Judging from their apparent interest in trading Ethier, the Dodgers either intend to get similar production in a cheaper player or seek an outfielder who can bring something different to the lineup.
The team was reportedly looking at Nick Swisher, who would have cost approximately $30 million less than Ethier, but that's obviously no longer a possibility now that Swisher has signed with the Cleveland Indians.
If the Dodgers are serious about dealing Ethier away, it almost certainly means that Colletti has his eyes on Michael Bourn. Bourn would give the lineup a leadoff hitter that it never had last season. Unlike Dee Gordon, Bourn hits and gets on base well enough to use his speed to steal bases.
With Crawford in left field and Bourn in center, the Dodgers would be much better defensively. Kemp would move to right, where he's less of a liability, according to FanGraphs' Ultimate Zone Rating. Bourn and Crawford would also be able to produce runs with their speed, something the Dodgers offense was lacking last season.
One more area where Colletti might like to bring in another player is catcher, where the Dodgers don't have a proven backup for A.J. Ellis. At one point during the offseason, there were rumblings that the team might pursue A.J. Pierzynski.
Pierzynski certainly would have provided a left-handed power threat, and we all probably would've had too much fun with the Dodgers having two players name A.J. behind the plate.
But with Ellis posting a .373 OPS last season with 13 home runs and 52 RBI, he performed too well to be a part-time player.
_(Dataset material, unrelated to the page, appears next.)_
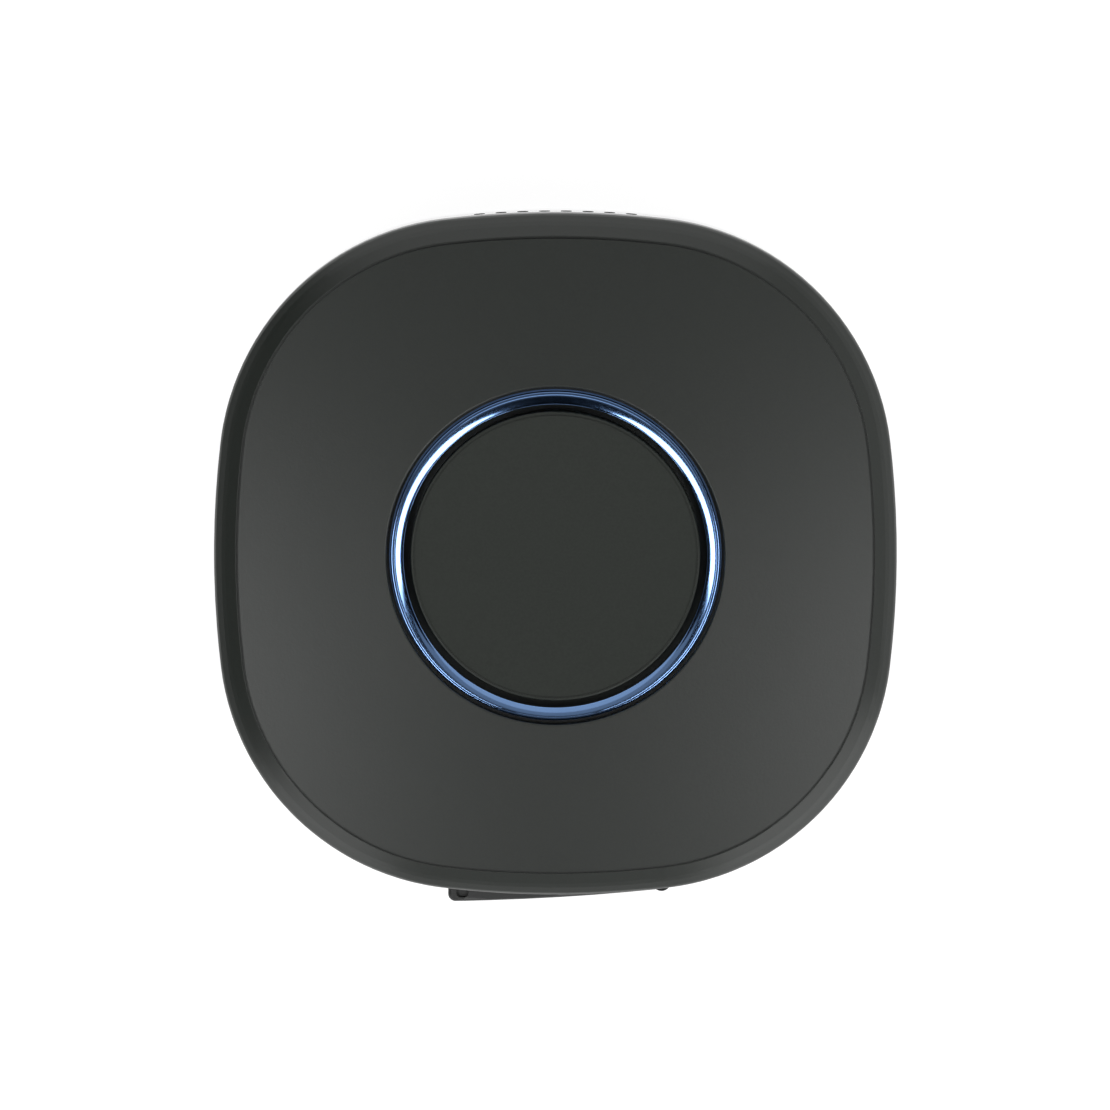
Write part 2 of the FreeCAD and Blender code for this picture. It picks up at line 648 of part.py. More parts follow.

Pierzynski wouldn't have settled for such a role either.
The Dodgers could be all right with Tim Federowicz backing up Ellis. He hit .294 with an .832 OPS in 432 plate appearances for Triple-A Albuquerque last year.
But there are plenty of veteran alternatives still on the free-agent shelf. The Dodgers are already familiar with Rod Barajas, who played with them in 2010 and 2011. Kelly Shoppach would bring some of the power that Colletti may have been seeking with Pierzynski. Yorvit Torrealba and Jesus Flores are bodies who have played catcher as well.
Unless the Dodgers want Federowicz to get more playing time, however, it's difficult to see why he shouldn't be on the active major league roster this upcoming season.
As has become the case with the Dodgers since the Guggenheim Baseball Management group took over ownership of the team, it's not boring around Chavez Ravine when it comes to player transactions.
Typically, a GM in Colletti's position would look to sign players for depth at this point of the offseason. Yet the Dodgers could still make two big, splashy moves if they sign Bourn—one of the top players on the free-agent market—and deal Ethier, who's been in Los Angeles for seven years.
That seems like business as usual with the Dodgers these days.